“When you look around a room, it’s easy to tell the difference between things that are living and things that aren’t,” says Dr. Rein Ulijn, Albert Einstein Professor of Chemistry, and Director of the Nanoscience Initiative at CUNY. “Living things move, they use energy, they metabolize, they change over time. Non-living things usually don’t do very much—they just sit there.” But what if scientists were able to infuse some of the defining qualities of living organisms into manmade, non-living materials? A new study published in Nature Chemistry, detailing an ambitious project spearheaded by Professor Ulijn and his team of researchers at the Advanced Science Research Center (ASRC) at the Graduate Center, has demonstrated significant progress in the attempt to bridge the gap between the living and the electronic. Their paper, "Amino-acid-encoded biocatalytic self-assembly enables the formation of transient conducting nanostructures," presents the strides their lab has made to create nanomaterials that show the dynamic behavior of biological materials, but also conduct electricity.
“We are working on the challenge of interfacing living biology—like nerve cells and neurons—with electronics,” says Professor Ulijn.
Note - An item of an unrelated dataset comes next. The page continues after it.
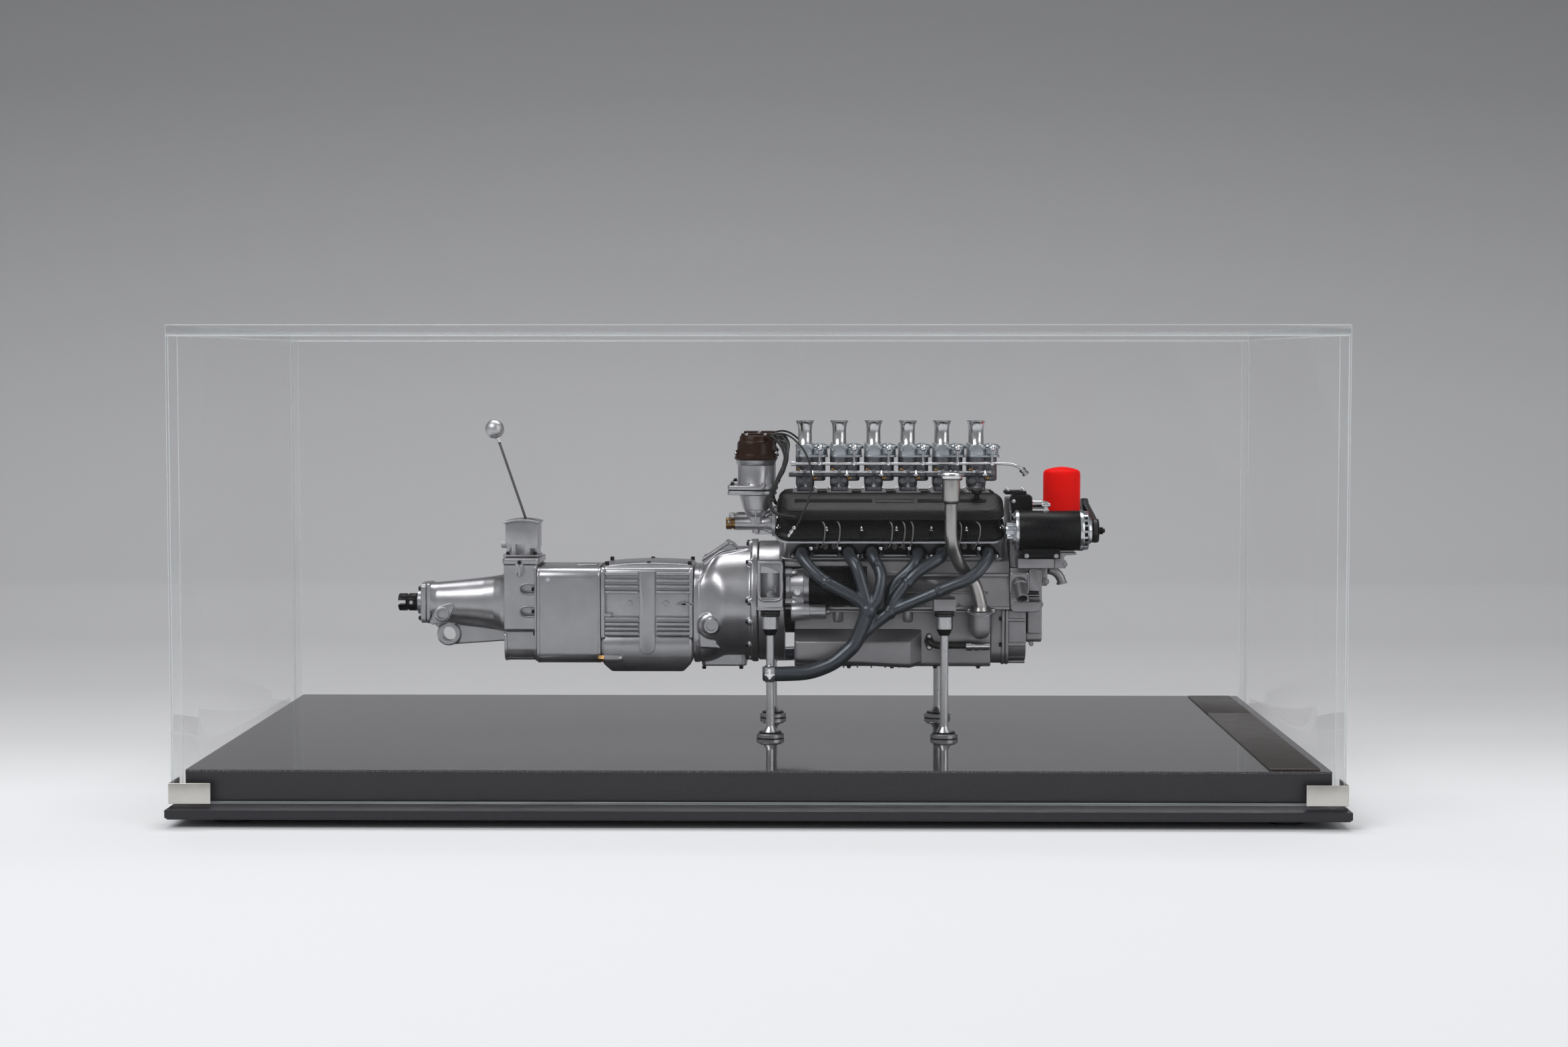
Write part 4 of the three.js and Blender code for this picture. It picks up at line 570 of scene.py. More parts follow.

It sounds radical—the notion of connecting electronics and biology—but with his team’s newest discoveries, the line between hard, manmade materials, and complex, flexible biological ones, is starting to blur. “The brain’s neurons communicate through electronic signals, and we’re interested in making materials that can deliver those same kinds of electronic signals to tissue. Electronic devices like iPhone and computer chips are hard and static, and the brain is soft and malleable. So, if you want to make technology that connects the hard engineering world and the soft dynamic world of biology, you have to think of ways to apply biological properties to manmade materials.”
These new materials are startlingly flexible; they can change their properties in response to chemical signals and metabolites. The researchers have used amino acids as chemical triggers for the materials to reconfigure; these nanomaterials can remodel their own electrical connections, and can exist in wet, dynamic environments, growing and degrading on command. And, with the creation of synthetic materials that behave with biological properties, science is getting closer to a seamless interaction between living materials and nonliving materials. This presents huge opportunities for medical treatments; if disease is biology gone wrong, these new copacetic manmade materials may be able to step in and, using biological properties, right the problems that disease created. “If you want to influence something, you have to speak its language,” Professor Ulijn says. These new nano materials increasingly use the same chemical language as biological neurons, creating more possibility for behavioral conversation—and biological repair.
This recently published paper, in the works for 2.5 years, draws on the ongoing research of Professor Ulijn’s expert team at the ASRC, and includes a collaboration with Professor Allon Hochbaum at the University of California, Irvine, who developed the devices to demonstrate the dynamic conductance. The team also included Hunter PhD candidate Nadeesha Wijerathne. Their project on amino acid chemical technology, while still in nascent stages, holds radical potential: “We’ve demonstrated a new exciting concept, and very much look forward to working with colleagues in the applied sciences and clinical fields to develop real technologies,” says Professor Ulijn. “Being in New York City, we’re incredibly well placed to find collaborators, and to see if these materials can be developed in new ways to treat disease.”
Congratulations to Professor Ulijn and his team on this exciting development.